Cunha foi acusado adicionalmente de viabilizar a compra, pela Petrobras, de um campo de exploração em Benin, na África. Propina: R$ 5,2 milhões.
Há vários outros inquéritos em andamento contra Cunha e duas denúncias serão apresentadas em breve.
Uma delas pode ter relação com o depoimento do delator Ricardo Pernambuco Júnior, da empreiteira Carioca Engenharia, segundo o qual empresas relacionadas às obras do Porto Maravilha deveriam pagar porcentagem ao hoje presidente da Câmara. Propina: R$ 52 milhões.
Só nestes esquemas, que são a ponta do iceberg, estamos falando em um caixa superior a R$ 60 milhões.

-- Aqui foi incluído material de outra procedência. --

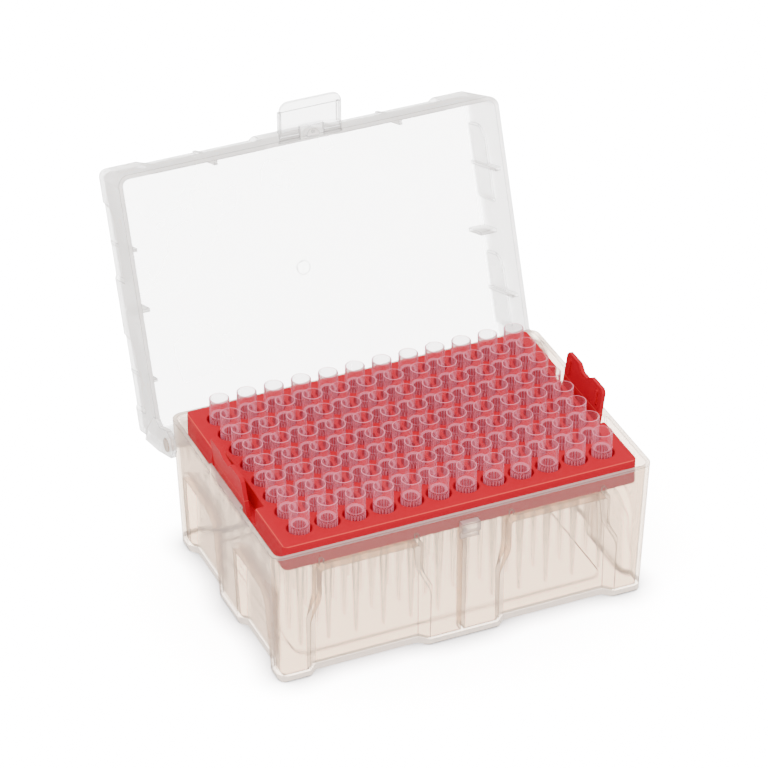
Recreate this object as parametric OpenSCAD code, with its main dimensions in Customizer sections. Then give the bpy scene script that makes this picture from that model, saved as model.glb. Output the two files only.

Como Cunha não trabalhou sozinho, dispõe de informações que poderiam gerar a maior delação premiada do mundo — conforme denunciou na tribuna da Câmara o deputado Silvio Costa (PTdoB-PE). Preservá-lo é do interesse de centenas de aliados na Câmara em geral e no PMDB em particular.
Pelos motivos acima elencados, embora na política a traição seja a norma, é impossível dissociar neste momento Temer de Cunha.
O vice precisa dos votos e do silêncio do presidente da Câmara para governar. Cunha precisa de Temer para manter o foro privilegiado. O PSDB e demais aliados precisam dos votos de Cunha para aprovar as mudanças econômicas regressivas.
Elas precisam ser votadas enquanto sobrevive a coalizão dos 367 votos que aprovou a abertura de processo contra Dilma. Com este número superior aos dois terços é possível fazer passar qualquer PEC.
Temer trabalha cuidadosamente para isolar o PT, que poderia ser a fonte de sua maior dor-de-cabeça nos seis meses de governo — enquanto o Senado não toma decisão definitiva sobre Dilma.
Um exemplo é o de José Rainha, da Frente Nacional de Luta, ex-MST.
Ele teria teria trocado apoio ao vice pela indicação do futuro presidente do Incra. O acerto teria sido costurado por Paulinho da Força, fiel escudeiro de Eduardo Cunha, que será o homem forte de Temer na área sindical.
Como se vê, as circunstâncias políticas vão levar Temer e Cunha — presidente da Câmara ou não — a atuar como irmãos siameses nos bastidores de Brasília.